Probably the Cowboys’ biggest mistake – one that won’t show up in the box score – is that Wade Phillips is still the head coach. Twelve ill-timed penalties for 133 yards kept the Titans in position all game long to keep the Cowboys defense off balance, and it’s all a reflection of their coach and his lackadaisical approach. The best thing Jerry Jones could do is get a coach who screams loud at players, levies fines and suspensions to get that extra 15% missing from their individual games.
Cowboy fans must have a hard time watching Phillips show no emotion when his players do something dumb. At one point you could actually read Phillips’ lips as he was talking into the head set where he said, “What just happened” after another penalty.
The biggest public games of the day were the Falcons, who covered, the Packers, Saints and Chargers. That would have been a rough four-team parlay for the sports books, but they beat them down with only Falcons getting there.
Some of the Sharp plays of the day went the books’ way as well. The Ravens covered, but the Bills and Panthers each lost. All three of those games saw significant action on game day and rose by a point-and-a-half each. The three plays all made sense on paper where the spread was maybe deflated a little to catch up to the crazy adjusted ratings of today’s NFL parity.
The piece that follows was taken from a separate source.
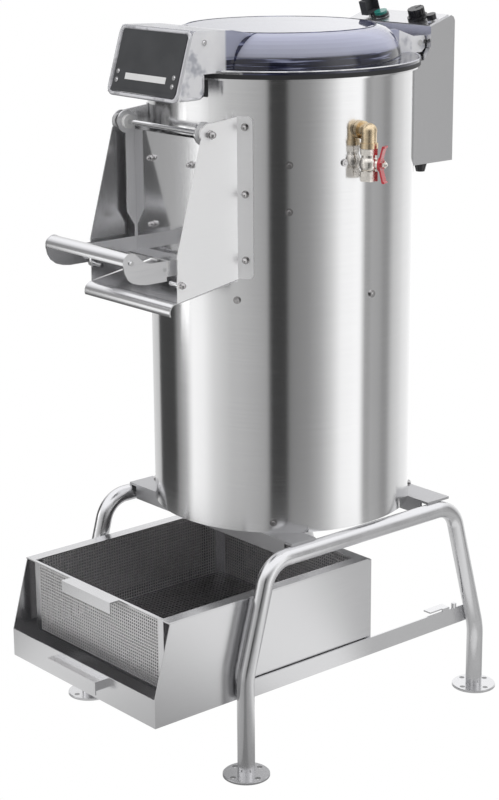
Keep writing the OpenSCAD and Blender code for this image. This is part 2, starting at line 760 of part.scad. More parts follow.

Let’s hope it gets easier this week where we have one double digit favorite and only two others that are a touchdown favorite or above. You’ve got San Diego on the road again where they are now 0-3, Ben Roethlisberger making his season debut against the Browns and the Packers hosting Miami with Aaron Rodgers on concussion status.
The game that stands out the most is Denver getting over 3-points at home against the Jets. After watching Kyle Orton move the ball effectively against the Ravens’ top ranked pass defense in Baltimore, I am now a believer that his offense can’t be stopped by anyone. I’d look for a high scoring game that the Broncos should hang around in and then maybe get some Mile High Magic near the end.
Good luck and make week six yours to own!